Tuesday, August 16, 2011

August 21, 1843 --- The Temperance Pledge

A crowd of roughs does its best to disrupt a Blackheath rally held by the Irish temperance campaigner, Father Theobald Mathew.  The Capuchin friar's message was "Ireland Sober is Ireland Free."

Father Mathew is touring England amidst great curiosity, having claimed that fully one-fourth of his Irish countrymen had taken "the pledge" not to let liquor cross their lips again. He crossed the Irish Sea for a series of mass rallies, rewarding newly-vowed tea-totallers with a little tin medal. In Liverpool and Manchester, he drew huge crowds.  In London, the dour frock-coated priest is entertained at a politicial breakfast where his remarks are so persuasive that one oft-sozzled peer barked, "Damn me, I will keep sober—for this night."

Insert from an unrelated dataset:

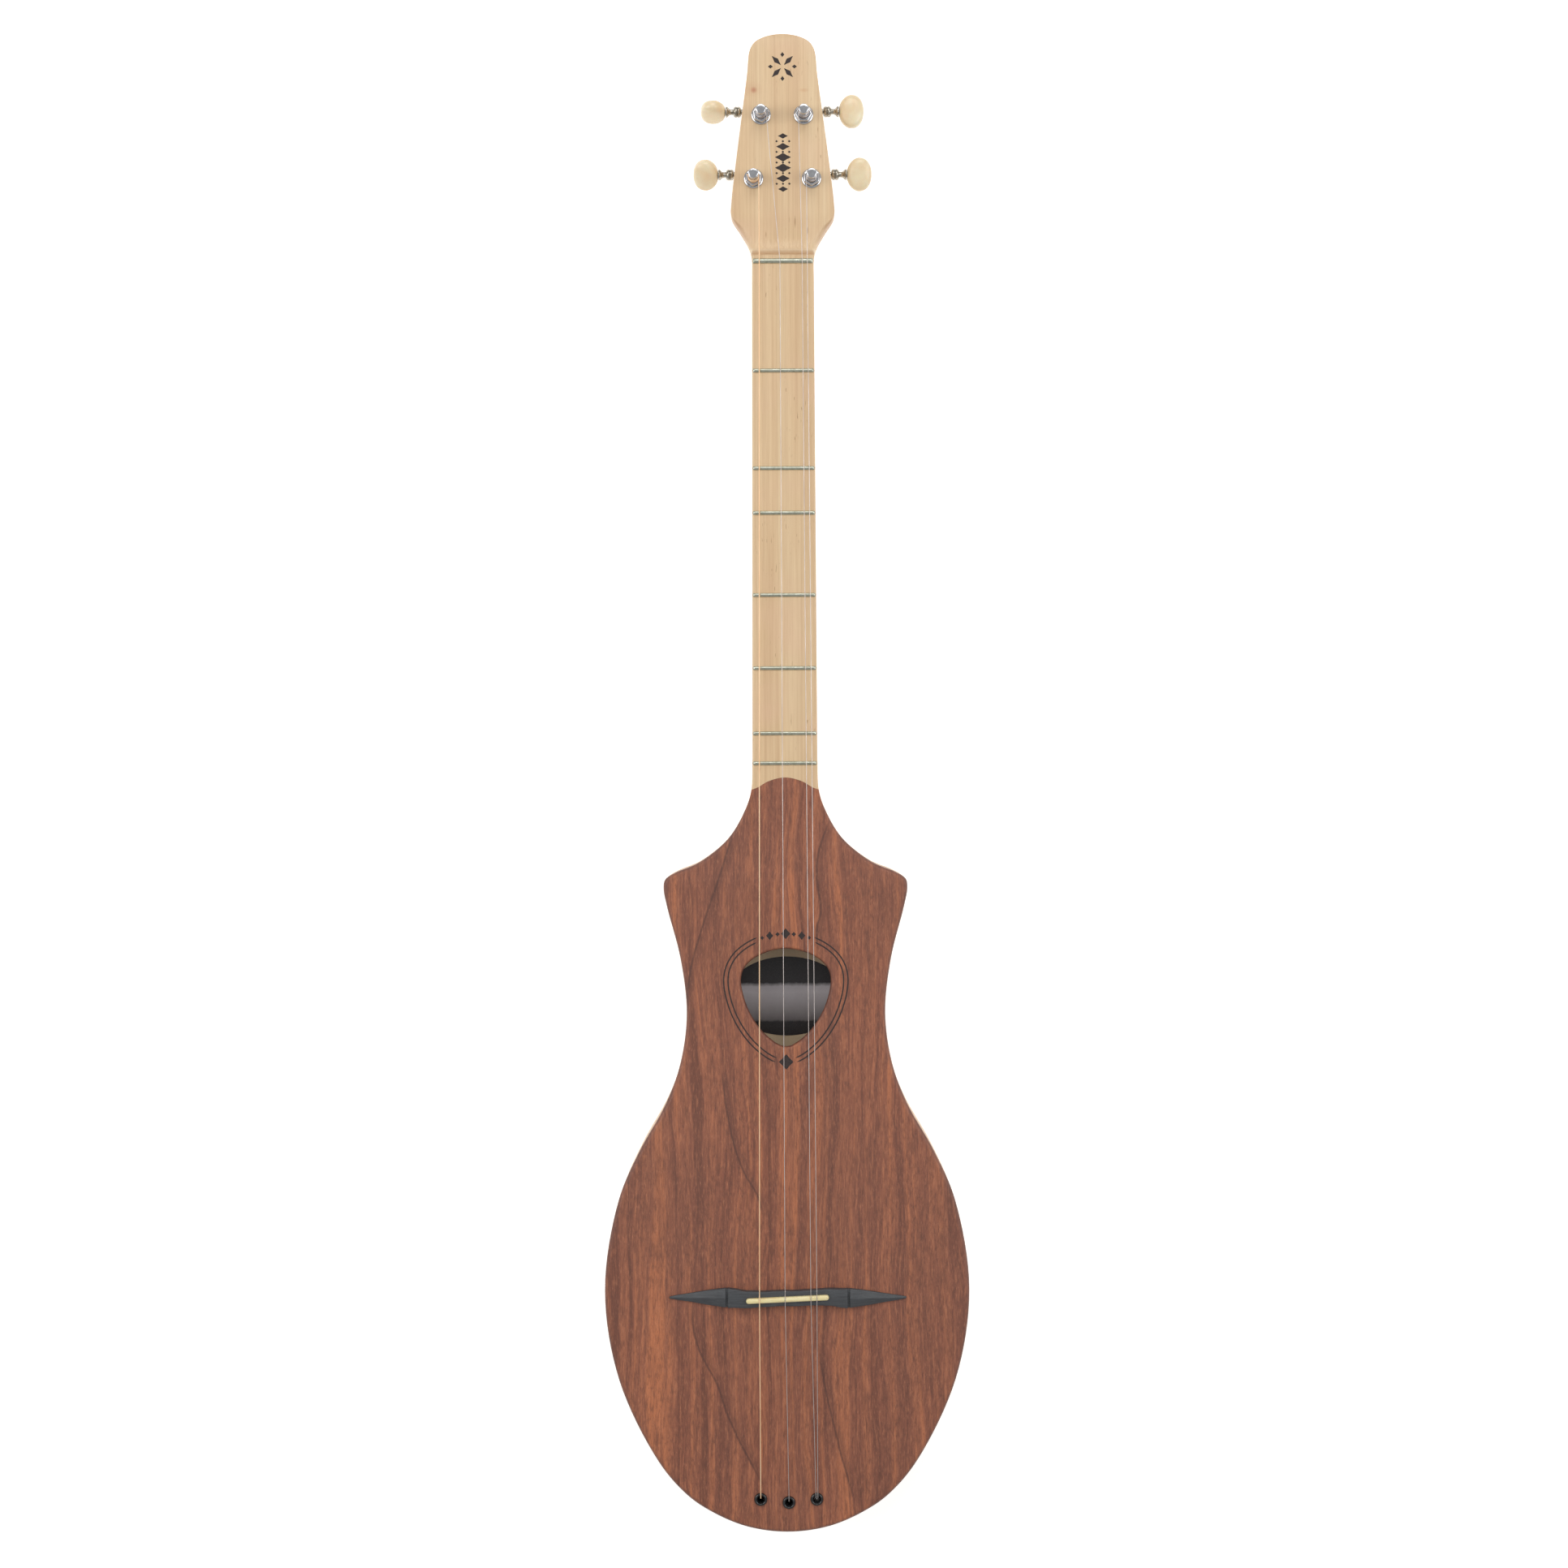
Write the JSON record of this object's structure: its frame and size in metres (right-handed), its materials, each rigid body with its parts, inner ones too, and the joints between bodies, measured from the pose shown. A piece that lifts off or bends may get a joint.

On this day, running behind schedule, Father Mathew arrives in Blackheath to a much less hospitable reception. The crowd numbers 20,000 including, by now, a small but vocal group of drunks. The local brewing interests had well-oiled their goons with free ale and porter available within sight of the speaker's platform. The hecklers, including several Royal Marines, make it impossible for the priest to be heard.  The crowd, according to The Times reporter on scene, made "the most hideous noises imaginable." Wearing badges proclaiming themselves members of "The Malt and Hop Society," with pewter tankards around their necks as their "medals," the mob charges the stage, driven off by Mathew's shillelagh wielding defenders. But Mathew opts to abandon the field, leaving Greenwich having administered the pledge to not more than 600 people.

Returning to Ireland, Mathew's movement was slowed by poor health , waning interest and the horros of the famine years. He toured America with similar success.

His last years were spent in poor health.  When the Queen was asked to provide him assistance with a pension from the Civil List, she demurred:  "He has done much by preaching temperance, but by the aid of superstition, which can hardly be patronized by the Crown."  The government eventually alloted him £300.

He died in 1856.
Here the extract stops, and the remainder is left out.